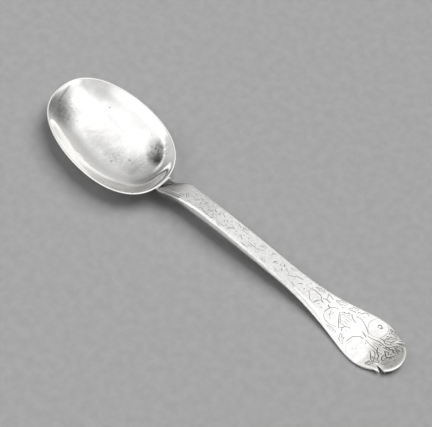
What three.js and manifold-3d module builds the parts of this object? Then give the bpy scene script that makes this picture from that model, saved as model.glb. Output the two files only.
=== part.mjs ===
// A silver spoon with a trefid end, lying face up on a table. The egg-shaped bowl is a raised shell, a
// rat-tail rib is soldered under it, and the flat stem widens to an end with two notches and three lobes.
// +X runs from the bowl to the stem's end and +Z is up. Lengths are in millimetres.
import * as THREE from 'three';
import { mergeVertices } from 'three/addons/utils/BufferGeometryUtils.js';
import Module from 'manifold-3d';

const wasm = await Module();
wasm.setup();
const { lerp, smoothstep, degToRad } = THREE.MathUtils;

// Bowl: an egg outline, hollowed below a rim that slopes a little
const bowlLength = 66;
const bowlWidth = 42.3;
const bowlDepth = 8.2;
const bowlFloor = 0.95;
const rimWidth = 0.95;
const rimTipHeight = 10.9;
const rimHeelHeight = 9.6;
const tipRoundness = 0.852;
const heelRoundness = 0.918;
const heelSwell = 0.0485;
const endFullness = 0.064;
const domeCurve = 2.3;
const domeFullness = 1.25;

// The stem was set on a little askew, so the bowl is turned and stands off the stem's line
const bowlTurn = -5.5;
const bowlOffset = -0.5;

// Stem: runs are counted from the bowl's heel, tops from the table
const stemLength = 129;
const stemWidth = 8.7;
const rootReach = 6;
const toeTop = 7.3;
const rootTop = 8.3;
const rootThickness = 3.5;
const rootOffset = -3.1;
const bendRun = 11;
const neckRun = 8;
const neckTop = 9.75;
const crestRun = 30;
const crestTop = 10.7;
const crestThickness = 4;
const fallRun = 66;
const fallTop = 7.8;
const fallThickness = 3.2;
const spreadRun = 62;
const slopeRun = 94;
const slopeTop = 2.75;
const slopeThickness = 1.9;
const footRun = 107;
const footThickness = 1.6;
const endTop = 3.6;
const endThickness = 1.3;

// Trefid end: two side lobes, two wedge notches and a middle lobe
const endWidth = 23.3;
const endRun = 112;
const spreadEase = 30;
const endEase = 10;
const sideLobeRadius = 17;
const sideLobeArc = 9;
const middleLobeWidth = 14.4;
const middleLobeReach = 3.8;
const notchMouth = 1.3;
const notchDepth = 3;
const notchInset = 0.7;

// Rat-tail: a tapered rib under the bowl, from the stem's root to its point
const ribLength = 42;
const ribRootWidth = 8;
const ribPointWidth = 1;
const ribTaper = 1.8;
const ribRootDepth = 1.4;
const ribPointDepth = 0.3;
const ribDepthTaper = 6;

// Solder drawn along the joint, in the corner between the heel's wall and the stem
const solderWidth = 1;
const solderLength = 7.2;
const rimShow = 0.4;

// Joints and wear
const seam = 0.3;
const wear = 0.08;

// How far a cutting solid stands past what it cuts
const spare = 10;

// Fineness of the curved faces
const bowlSegments = 72;
const domeRings = 14;
const stemSteps = 96;
const curveSteps = 20;
const lobeSteps = 5;
const ribSides = 16;
const ribSteps = 24;

// A closed geometry as a solid, with its shared corners joined
function solid(geometry) {
  geometry.deleteAttribute('normal');
  geometry.deleteAttribute('uv');
  const merged = mergeVertices(geometry, 1e-4);
  const corners = merged.index.array;
  const triangles = [];
  for (let i = 0; i < corners.length; i += 3) {
    const [a, b, c] = corners.slice(i, i + 3);
    if (a !== b && b !== c && c !== a) triangles.push(a, b, c);
  }
  const vertProperties = merged.attributes.position.array;
  const triVerts = new Uint32Array(triangles);
  return new wasm.Manifold(new wasm.Mesh({ numProp: 3, vertProperties, triVerts }));
}

// Moves every vertex of a geometry to where the rule puts it
function shaped(geometry, rule) {
  const position = geometry.attributes.position;
  const point = new THREE.Vector3();
  for (let i = 0; i < position.count; i++) {
    rule(point.fromBufferAttribute(position, i));
    position.setXYZ(i, point.x, point.y, point.z);
  }
  return geometry;
}

function piece(name, shape, look) {
  const { vertProperties, triVerts } = shape.getMesh();
  const geometry = new THREE.BufferGeometry();
  geometry.setAttribute('position', new THREE.BufferAttribute(vertProperties, 3));
  geometry.setIndex(new THREE.BufferAttribute(triVerts, 1));
  geometry.computeVertexNormals();
  const mesh = new THREE.Mesh(geometry, new THREE.MeshStandardMaterial(look));
  mesh.name = name;
  return mesh;
}

// The bowl's own frame has its middle at the origin and its heel towards +X
const placeBowl = new THREE.Matrix4()
  .makeTranslation(-bowlLength / 2, bowlOffset, 0)
  .multiply(new THREE.Matrix4().makeRotationZ(degToRad(bowlTurn)));

// A point of the rim's outline, by its angle round the bowl, with 0 at the heel
function rimPoint(angle) {
  const along = Math.cos(angle);
  const across = Math.sin(angle);
  const roundness = lerp(tipRoundness, heelRoundness, (1 + along) / 2);
  const width = 1 + heelSwell * along + endFullness * along ** 2;
  return new THREE.Vector2(
    (bowlLength / 2) * along,
    (bowlWidth / 2) * Math.sign(across) * Math.abs(across) ** roundness * width,
  );
}

function rimHeight(x) {
  return lerp(rimTipHeight, rimHeelHeight, x / bowlLength + 0.5);
}

function dome(radius, depth) {
  return -depth * Math.max(0, 1 - radius ** domeCurve) ** (1 / domeFullness);
}

// An egg filled to its rim or above: its outline is grown by an amount, and its wall rises past the rim
function egg(grow, depth, rise) {
  const profile = [];
  for (let i = 0; i <= domeRings; i++) {
    const radius = Math.sin((Math.PI / 2) * (i / domeRings));
    profile.push(new THREE.Vector2(radius, dome(radius, depth)));
  }
  if (rise > 0) profile.push(new THREE.Vector2(1, rise));
  profile.push(new THREE.Vector2(0, rise));
  const blank = new THREE.LatheGeometry(profile, bowlSegments).rotateX(Math.PI / 2);
  shaped(blank, (p) => {
    const edge = rimPoint(Math.atan2(p.y, p.x));
    const reach = Math.hypot(p.x, p.y) * (1 + grow / edge.length());
    p.set(edge.x * reach, edge.y * reach, p.z + rimHeight(edge.x * reach));
  });
  return solid(blank.applyMatrix4(placeBowl));
}

// The stem's line from the side: distance from the heel, thickness and top height
const sideLine = new THREE.CatmullRomCurve3([
  new THREE.Vector3(-rootReach, rootThickness, toeTop),
  new THREE.Vector3(0, rootThickness, rootTop),
  new THREE.Vector3(neckRun, rootThickness, neckTop),
  new THREE.Vector3(crestRun, crestThickness, crestTop),
  new THREE.Vector3(fallRun, fallThickness, fallTop),
  new THREE.Vector3(slopeRun, slopeThickness, slopeTop),
  new THREE.Vector3(footRun, footThickness, footThickness - wear),
  new THREE.Vector3(stemLength, endThickness, endTop),
], false, 'centripetal');

// A wide strip bent and tapered along that line, its top lifted by an amount
function strip(lift) {
  const blank = new THREE.BoxGeometry(1, endWidth + seam, 1, stemSteps, 1, 1);
  shaped(blank, (p) => {
    const line = sideLine.getPoint(p.x + 0.5);
    p.set(line.x, p.y, p.z > 0 ? line.z + lift : line.z - line.y);
  });
  return solid(blank);
}

// The root swings sideways to meet the turned bowl
function rootSwing(run) {
  return rootOffset * (1 - smoothstep(run, 0, bendRun));
}

// One long edge of the stem seen from above, from the root to the notch
function stemEdge(side) {
  const edge = [];
  for (let i = 0; i <= curveSteps; i++) {
    const run = lerp(-rootReach, bendRun, i / curveSteps);
    edge.push(new THREE.Vector2(run, rootSwing(run) + (side * stemWidth) / 2));
  }
  const spread = new THREE.CubicBezierCurve(
    new THREE.Vector2(spreadRun, (side * stemWidth) / 2),
    new THREE.Vector2(spreadRun + spreadEase, (side * stemWidth) / 2),
    new THREE.Vector2(endRun - endEase, (side * endWidth) / 2),
    new THREE.Vector2(endRun, (side * endWidth) / 2),
  );
  edge.push(...spread.getPoints(curveSteps));
  for (let i = 1; i <= lobeSteps; i++) {
    const run = (sideLobeArc * i) / lobeSteps;
    const fall = sideLobeRadius - Math.sqrt(sideLobeRadius ** 2 - run ** 2);
    edge.push(new THREE.Vector2(endRun + run, side * (endWidth / 2 - fall)));
  }
  const shoulder = stemLength - middleLobeReach;
  edge.push(
    new THREE.Vector2(shoulder - notchMouth, side * (middleLobeWidth / 2 + notchMouth)),
    new THREE.Vector2(shoulder - notchMouth - notchDepth, side * (middleLobeWidth / 2 - notchInset)),
    new THREE.Vector2(shoulder, (side * middleLobeWidth) / 2),
  );
  return edge;
}

// The stem's outline seen from above, as a tall prism
function stemPrism() {
  const radius = ((middleLobeWidth / 2) ** 2 + middleLobeReach ** 2) / (2 * middleLobeReach);
  const half = Math.asin(middleLobeWidth / 2 / radius);
  const lobe = new THREE.EllipseCurve(stemLength - radius, 0, radius, radius, -half, half);
  const outline = new THREE.Shape([
    ...stemEdge(-1),
    ...lobe.getPoints(curveSteps).slice(1, -1),
    ...stemEdge(1).reverse(),
  ]);
  return solid(new THREE.ExtrudeGeometry(outline, { depth: crestTop + spare, bevelEnabled: false }));
}

// Cutting blocks: all that lies below the table, and all on the tip's side of a line across the bowl
const bench = bowlLength + stemLength;
const table = solid(new THREE.BoxGeometry(2 * bench, bench, bench).translate(0, 0, -bench / 2));
const ribStart = bowlLength / 2 - rootReach;
function behind(x) {
  const block = new THREE.BoxGeometry(bench, bench, bench).translate(x - bench / 2, 0, 0);
  return solid(block.applyMatrix4(placeBowl));
}

const outerDepth = bowlDepth + bowlFloor;
const filledBowl = egg(0, outerDepth, 0);
const hollow = egg(-rimWidth, bowlDepth, spare);
const clearOfBowl = egg(seam, outerDepth + seam, spare);

// Bowl: the raised shell
const bowl = filledBowl.subtract(hollow);

// Stem: the strip trimmed to its outline, scarfed to the heel and stopped short of the rib
const stem = strip(0).intersect(stemPrism()).subtract(clearOfBowl).subtract(behind(ribStart)).subtract(table);

// Rat-tail: a tapering round rib whose upper half is cut to the bowl's underside
function ribBlank() {
  const blank = new THREE.CylinderGeometry(1, 1, 1, ribSides, ribSteps).rotateZ(Math.PI / 2);
  shaped(blank, (p) => {
    const along = 0.5 - p.x;
    const x = ribStart - seam - along * ribLength;
    const halfWidth = lerp(ribPointWidth, ribRootWidth, (1 - along) ** ribTaper) / 2;
    const depth = lerp(ribRootDepth, ribPointDepth, along ** ribDepthTaper);
    const underside = rimHeight(x) + dome(Math.abs(x) / (bowlLength / 2), outerDepth);
    p.set(x, p.y * halfWidth, underside + p.z * depth);
  });
  return solid(blank.applyMatrix4(placeBowl));
}
const ratTail = ribBlank().subtract(clearOfBowl).subtract(table);

// Solder: a low bead along the heel, above the stem's root and below the rim
const beadTop = rimHeelHeight - rimShow;
const beadBlock = new THREE.BoxGeometry(2 * (solderWidth + seam), solderLength, beadTop)
  .translate(bowlLength / 2, 0, beadTop / 2)
  .applyMatrix4(placeBowl);
const solder = solid(beadBlock)
  .intersect(egg(seam + solderWidth, outerDepth + solderWidth, spare))
  .subtract(clearOfBowl)
  .subtract(strip(seam));

const silver = { color: 0xdcdcd8, roughness: 0.22, metalness: 1 };
const spoon = new THREE.Group();
spoon.add(
  piece('bowl', bowl, { ...silver, roughness: 0.16 }),
  piece('stem', stem, silver),
  piece('rat_tail', ratTail, { ...silver, color: 0xd2d2cd }),
  piece('heel_solder', solder, { ...silver, color: 0xc9c9c4, roughness: 0.35 }),
);

// The origin is under the middle of the spoon's box, on the table
const box = new THREE.Box3().setFromObject(spoon);
spoon.position.set(-(box.min.x + box.max.x) / 2, -(box.min.y + box.max.y) / 2, -box.min.z);

export default spoon;
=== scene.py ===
"""A silver spoon with a trefid end, lying face up on a pale table.

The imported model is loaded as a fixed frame, and each of its four pieces is replaced by a finer one in the
same place: the raised bowl, the engraved stem, the rat-tail under the bowl and the solder at the heel.
"""
import math

import bmesh
import bpy
from mathutils import Matrix, Vector, kdtree, noise


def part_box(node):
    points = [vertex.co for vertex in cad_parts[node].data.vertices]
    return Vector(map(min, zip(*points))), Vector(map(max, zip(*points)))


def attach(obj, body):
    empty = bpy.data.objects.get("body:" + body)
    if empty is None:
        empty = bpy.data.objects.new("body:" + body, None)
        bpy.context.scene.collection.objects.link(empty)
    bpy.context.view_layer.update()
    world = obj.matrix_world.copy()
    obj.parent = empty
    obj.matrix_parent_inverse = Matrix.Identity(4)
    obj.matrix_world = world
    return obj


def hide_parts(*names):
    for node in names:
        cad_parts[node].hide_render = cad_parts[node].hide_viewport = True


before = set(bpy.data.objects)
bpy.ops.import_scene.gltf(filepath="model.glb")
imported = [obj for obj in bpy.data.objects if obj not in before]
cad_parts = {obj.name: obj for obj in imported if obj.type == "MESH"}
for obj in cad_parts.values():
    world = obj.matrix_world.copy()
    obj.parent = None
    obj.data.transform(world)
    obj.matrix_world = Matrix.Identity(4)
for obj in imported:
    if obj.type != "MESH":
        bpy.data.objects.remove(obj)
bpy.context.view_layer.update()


# Bowl: a dish raised with the hammer from one sheet of silver, planished and polished. Its outline is an
# egg, fuller towards the stem, and its lip is a flat edge that years of use have rounded.
stem_length = 129
stem_low, stem_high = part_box("stem")
# each piece is drawn in millimetres, with x as the run along the stem from the heel, and then put on the
# table
millimetre = 0.001
heel = Vector((stem_high.x - millimetre * stem_length, (stem_low.y + stem_high.y) / 2, 0))
to_table = Matrix.Translation(heel) @ Matrix.Scale(millimetre, 4)
bowl_length, bowl_width, bowl_depth, bowl_wall = 66, 42.27, 8.45, 0.7
tip_roundness, heel_roundness, heel_swell, ends_swell = 0.852, 0.918, 0.0485, 0.064
# powers that give the bowl's long section and its cross section their curves
end_fall, end_bend, side_fall, side_bend = 4.6, 1.2, 2.3, 0.94
lip_width, lip_rounding, lip_squareness = 0.95, 0.3, 0.6
tip_height, heel_height = 10.9, 9.6
bowl_aside, bowl_turn = -0.5, math.radians(-5.5)
place_bowl = Matrix.Translation((-bowl_length / 2, bowl_aside, 0)) @ Matrix.Rotation(bowl_turn, 4, "Z")


def mix(a, b, share):
    return a + (b - a) * share


def smooth_step(x, low, high):
    share = min(1, max(0, (x - low) / (high - low)))
    return share * share * (3 - 2 * share)


def rim_point(angle):
    """A point of the bowl's outline seen from above, in its own frame, with angle 0 at the heel."""
    along, across = math.cos(angle), math.sin(angle)
    roundness = mix(tip_roundness, heel_roundness, (1 + along) / 2)
    swell = 1 + heel_swell * along + ends_swell * along**2
    side = math.copysign(abs(across) ** roundness, across)
    return Vector((bowl_length / 2 * along, bowl_width / 2 * side * swell))


def rim_height(x):
    return mix(tip_height, heel_height, x / bowl_length + 0.5)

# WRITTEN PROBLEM
Exactly reproduce the lines that run from the line bearing "on the table" through the line bearing "from mathutils import", with both end lines included.

# RESULT BELOW
// The origin is under the middle of the spoon's box, on the table
const box = new THREE.Box3().setFromObject(spoon);
spoon.position.set(-(box.min.x + box.max.x) / 2, -(box.min.y + box.max.y) / 2, -box.min.z);

export default spoon;
=== scene.py ===
"""A silver spoon with a trefid end, lying face up on a pale table.

The imported model is loaded as a fixed frame, and each of its four pieces is replaced by a finer one in the
same place: the raised bowl, the engraved stem, the rat-tail under the bowl and the solder at the heel.
"""
import math

import bmesh
import bpy
from mathutils import Matrix, Vector, kdtree, noise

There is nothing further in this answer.